The question for me is why the Democratic leadership seems to think it's a good idea to punt and just allow Bush to do this. They will not benefit politically if they are not seen to have been doing everything they could to get Bush to end the occupation. In my view, the only way this works for them politically is to push as hard as possible. I just don't see how they can make the argument for change effectively otherwise. And perhaps more to the point of this article, I don't see how they can cleanly argue for historical purposes that they weren't complicit in keeping this war going far beyond the point where everyone knew it was a failure and the American people demanded withdrawal.

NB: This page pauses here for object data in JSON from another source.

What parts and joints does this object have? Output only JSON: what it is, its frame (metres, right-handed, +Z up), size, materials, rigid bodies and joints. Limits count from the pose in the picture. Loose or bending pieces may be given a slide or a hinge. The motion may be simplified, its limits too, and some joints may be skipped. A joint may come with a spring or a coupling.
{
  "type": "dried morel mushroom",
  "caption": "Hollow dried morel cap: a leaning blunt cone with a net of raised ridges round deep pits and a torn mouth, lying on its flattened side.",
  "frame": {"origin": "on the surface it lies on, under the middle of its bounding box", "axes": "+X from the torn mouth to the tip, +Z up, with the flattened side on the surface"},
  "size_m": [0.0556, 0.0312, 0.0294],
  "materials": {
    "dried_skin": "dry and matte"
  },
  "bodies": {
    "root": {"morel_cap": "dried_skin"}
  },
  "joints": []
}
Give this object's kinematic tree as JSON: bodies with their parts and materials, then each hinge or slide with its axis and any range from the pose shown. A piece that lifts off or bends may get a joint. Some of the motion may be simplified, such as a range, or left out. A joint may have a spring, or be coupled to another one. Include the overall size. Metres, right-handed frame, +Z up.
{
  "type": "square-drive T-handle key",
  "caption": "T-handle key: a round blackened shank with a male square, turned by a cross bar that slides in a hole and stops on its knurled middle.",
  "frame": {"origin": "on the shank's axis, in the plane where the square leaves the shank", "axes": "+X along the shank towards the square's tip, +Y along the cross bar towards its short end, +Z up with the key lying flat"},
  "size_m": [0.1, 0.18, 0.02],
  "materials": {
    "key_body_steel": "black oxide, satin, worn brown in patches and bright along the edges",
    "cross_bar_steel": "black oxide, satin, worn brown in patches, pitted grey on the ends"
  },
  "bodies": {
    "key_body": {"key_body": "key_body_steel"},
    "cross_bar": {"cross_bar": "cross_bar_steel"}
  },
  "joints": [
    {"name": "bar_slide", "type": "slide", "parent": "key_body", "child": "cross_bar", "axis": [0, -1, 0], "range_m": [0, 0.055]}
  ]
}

I keep getting the sense that the Dems are making this harder than it needs to be. The war and Bush are unpopular. It's not making the country more secure. It's costing the next generation's future. This isn't really a tough call --- they're fighting phantoms of the past.

And then, of course, there are all the dead bodies, American and Iraqi alike. It's sadly true that we may not be able to prevent Iraqi deaths when we withdraw. We don't know the future --- I fervently hope that the Iraq civil war will be short lived. But we do know that we can prevent a bunch of American deaths, deaths which would not happen if not for George W. Bush's need to save face.

There can be no greater waste of life than that. It isn't about national security or self-defense or even national "prestige" whatever that is. This war is being continued so that one man might have an opportunity to avoid embarrassment --- after he's dead. I can think of some things that might be more useless and immoral, but not many.